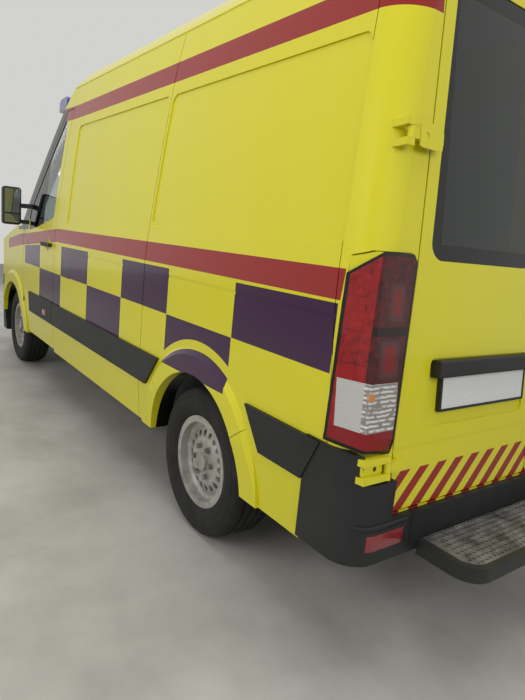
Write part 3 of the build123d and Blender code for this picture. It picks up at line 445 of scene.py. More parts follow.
def glass(name, tint, clear_mask=None):
    """Sheet glass: it lets light through except where its border is fired black."""
    material, tree, shader, place = new_material(name)
    fill(tree, shader, {"Roughness": 0.02, "IOR": 1.5, "Base Color": tint, "Transmission Weight": 1})
    if clear_mask:
        mask = clear_mask(tree, place)
        fill(tree, shader, {"Base Color": layered(tree, "08090A", (mask, tint)), "Transmission Weight": mask})
    return material


def inside_rear_border(tree, place):
    """The see-through part of a rear door glass, in from its black border."""
    _, _, out, high = measures(tree, place)
    return within(tree, (out, 0.135, 0.665), (high, 1.455, 2.235))


def behind_quarter(tree, place):
    """The clear part of a cab door glass, behind the black quarter panel."""
    x, _, _, high = measures(tree, place)
    edge = add(tree, "Math", [high, 0.06, station(2.60)], operation="MULTIPLY_ADD")
    return between(tree, x, station(2.30), edge)


dress(glass("toughened_glass", "D9E2DF"), "windscreen")
dress(glass("cab_door_glass", "C6D0CE", behind_quarter), "cab_glass_left", "cab_glass_right")
dress(glass("dyed_rear_glass", "8E9997", inside_rear_border), "rear_glass_left", "rear_glass_right")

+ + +

» JOB: All of the lines above need to be given again exactly.

» RESPONSE TO THIS EXERCISE:
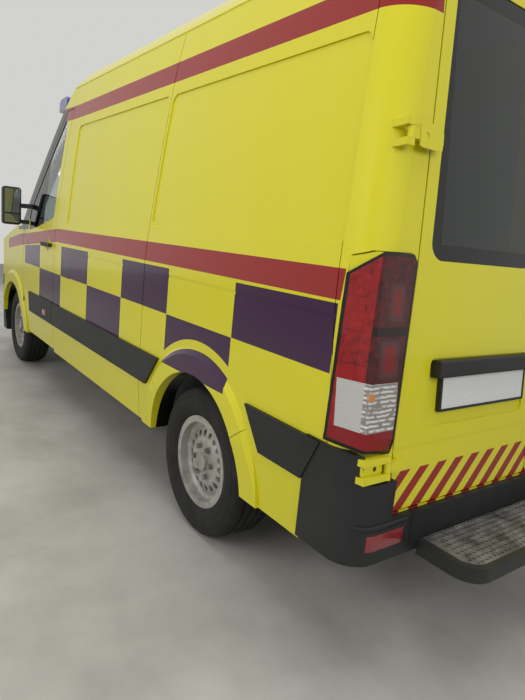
Write part 3 of the build123d and Blender code for this picture. It picks up at line 445 of scene.py. More parts follow.
def glass(name, tint, clear_mask=None):
    """Sheet glass: it lets light through except where its border is fired black."""
    material, tree, shader, place = new_material(name)
    fill(tree, shader, {"Roughness": 0.02, "IOR": 1.5, "Base Color": tint, "Transmission Weight": 1})
    if clear_mask:
        mask = clear_mask(tree, place)
        fill(tree, shader, {"Base Color": layered(tree, "08090A", (mask, tint)), "Transmission Weight": mask})
    return material


def inside_rear_border(tree, place):
    """The see-through part of a rear door glass, in from its black border."""
    _, _, out, high = measures(tree, place)
    return within(tree, (out, 0.135, 0.665), (high, 1.455, 2.235))


def behind_quarter(tree, place):
    """The clear part of a cab door glass, behind the black quarter panel."""
    x, _, _, high = measures(tree, place)
    edge = add(tree, "Math", [high, 0.06, station(2.60)], operation="MULTIPLY_ADD")
    return between(tree, x, station(2.30), edge)


dress(glass("toughened_glass", "D9E2DF"), "windscreen")
dress(glass("cab_door_glass", "C6D0CE", behind_quarter), "cab_glass_left", "cab_glass_right")
dress(glass("dyed_rear_glass", "8E9997", inside_rear_border), "rear_glass_left", "rear_glass_right")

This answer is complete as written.